Pedro I interroga a su hijo el zarevich Alexis (N. N. Ge) sobre quién le ayudó a escapar con su amante a a Viena y pedir protección al emperador Austriaco.
En vista de que el heredero al trono se tomaba su glorioso destino a la ligera, Pedro decidió darle un ultimátum. O aprendes a comportarte como corresponde a un zarévich, o te aparto de la sucesión. Craso error. Alexis se dijo la ocasión la pintan calva y decidió renunciar a la corona.
No tan rápido, respondió Pedro, que empezó a sospechar de su hijo y de sus malas amistades. ¿Cómo se puede renunciar al trono con tanta facilidad? ¿Qué estarían tramando? Así que decidió darle un segundo ultimátum a su hijo. O te ganas la corona, o te haces monje. Eso ya le hizo menos gracia a Alexis. No había otra solución: coge a tu chica y pon pies en polvorosa.
Los agentes de Pedro comenzaron entonces a seguir la pista del zarévich en una investigación, persecución y ejercicio de persuasión que no tendría nada que envidiar a la caza de disidentes por parte del KGB. Las consecuencias de esta aventura, para los implicados y para aquéllos a quienes Alexis se vio obligado a implicar, fueron desde fatales hasta funestas, pasando por horrorosas, monstruosas y atroces.
Y con este asunto liquidado, Pedro pudo dedicarse de lleno a concluir la guerra contra Suecia, proclamarse Emperador de todas las Rusias, dejar a la iglesia ortodoxa sin poder terrenal, y administrar su gigantesco imperio.

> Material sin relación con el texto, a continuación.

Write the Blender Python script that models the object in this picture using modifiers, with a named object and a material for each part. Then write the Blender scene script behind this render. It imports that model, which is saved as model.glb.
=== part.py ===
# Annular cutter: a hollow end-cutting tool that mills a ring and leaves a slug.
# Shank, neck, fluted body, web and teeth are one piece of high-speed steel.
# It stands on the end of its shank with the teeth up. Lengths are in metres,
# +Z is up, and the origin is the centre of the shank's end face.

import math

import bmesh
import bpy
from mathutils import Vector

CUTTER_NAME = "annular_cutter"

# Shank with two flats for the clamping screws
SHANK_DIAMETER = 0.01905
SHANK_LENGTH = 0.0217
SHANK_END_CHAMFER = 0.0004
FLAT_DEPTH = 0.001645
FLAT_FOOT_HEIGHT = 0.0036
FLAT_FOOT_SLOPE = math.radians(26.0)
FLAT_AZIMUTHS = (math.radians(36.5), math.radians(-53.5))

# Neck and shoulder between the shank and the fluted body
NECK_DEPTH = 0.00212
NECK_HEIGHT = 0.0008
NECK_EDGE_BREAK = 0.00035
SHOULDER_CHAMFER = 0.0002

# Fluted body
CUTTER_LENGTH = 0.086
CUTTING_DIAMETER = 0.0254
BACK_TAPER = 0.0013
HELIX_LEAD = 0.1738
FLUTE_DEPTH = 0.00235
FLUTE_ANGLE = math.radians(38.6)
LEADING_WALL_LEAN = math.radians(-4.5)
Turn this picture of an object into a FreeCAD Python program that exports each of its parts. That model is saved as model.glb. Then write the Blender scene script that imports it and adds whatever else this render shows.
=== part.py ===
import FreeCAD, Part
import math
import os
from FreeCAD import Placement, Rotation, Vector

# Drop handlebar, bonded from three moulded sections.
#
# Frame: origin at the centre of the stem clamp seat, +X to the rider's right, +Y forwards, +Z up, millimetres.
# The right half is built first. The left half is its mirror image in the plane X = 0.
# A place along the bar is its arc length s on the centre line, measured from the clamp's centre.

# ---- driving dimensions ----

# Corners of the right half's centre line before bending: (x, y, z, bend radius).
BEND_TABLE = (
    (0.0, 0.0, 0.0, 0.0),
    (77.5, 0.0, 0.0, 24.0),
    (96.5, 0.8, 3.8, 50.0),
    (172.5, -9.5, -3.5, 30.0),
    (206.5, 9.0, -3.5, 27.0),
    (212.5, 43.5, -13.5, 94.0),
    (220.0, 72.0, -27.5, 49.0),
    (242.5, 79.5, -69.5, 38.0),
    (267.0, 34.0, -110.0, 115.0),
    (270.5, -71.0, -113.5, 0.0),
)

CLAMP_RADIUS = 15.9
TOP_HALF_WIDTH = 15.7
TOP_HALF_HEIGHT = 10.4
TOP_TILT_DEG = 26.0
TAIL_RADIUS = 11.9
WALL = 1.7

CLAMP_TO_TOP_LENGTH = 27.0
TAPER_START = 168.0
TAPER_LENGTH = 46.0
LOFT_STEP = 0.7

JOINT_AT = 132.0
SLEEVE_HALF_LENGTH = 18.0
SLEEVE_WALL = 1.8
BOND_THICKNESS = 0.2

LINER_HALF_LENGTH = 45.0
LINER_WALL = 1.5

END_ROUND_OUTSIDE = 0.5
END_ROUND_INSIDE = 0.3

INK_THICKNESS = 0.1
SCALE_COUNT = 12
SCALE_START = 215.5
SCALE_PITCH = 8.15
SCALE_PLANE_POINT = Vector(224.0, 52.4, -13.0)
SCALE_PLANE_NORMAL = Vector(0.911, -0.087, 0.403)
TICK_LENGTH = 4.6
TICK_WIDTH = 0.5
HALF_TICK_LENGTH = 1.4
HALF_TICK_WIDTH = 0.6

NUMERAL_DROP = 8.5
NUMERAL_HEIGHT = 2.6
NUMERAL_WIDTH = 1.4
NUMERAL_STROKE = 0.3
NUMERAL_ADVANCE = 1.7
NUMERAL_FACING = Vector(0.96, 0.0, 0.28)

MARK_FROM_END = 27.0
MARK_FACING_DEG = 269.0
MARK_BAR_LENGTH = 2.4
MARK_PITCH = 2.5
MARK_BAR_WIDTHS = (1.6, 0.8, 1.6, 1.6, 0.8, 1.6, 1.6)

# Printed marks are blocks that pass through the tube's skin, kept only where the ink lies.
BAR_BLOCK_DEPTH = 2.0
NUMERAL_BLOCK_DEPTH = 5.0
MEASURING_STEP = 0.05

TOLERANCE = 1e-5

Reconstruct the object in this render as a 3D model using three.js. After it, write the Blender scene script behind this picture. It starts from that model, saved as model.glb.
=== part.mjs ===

Pedro el Grande en su lecho de muerte, de Ivan Nitkin
Y apenas he contado nada. Este libro es una maravilla. ¿Por qué no podemos tener historiadores así en España?
Afortunadamente, me está esperando otra Grande, Catalina II, de Henri Troyat. Y ya estoy pidiendo en amazon Nicolás y Alejandra, del mismo Massie. Y menos Real, pero igual de fascinante, pronto les hincaré el diente a la biografía de Tolstoy, de A.N. Wilson, y a los años mozos de Stalin, de Simon Sebag Montefiore.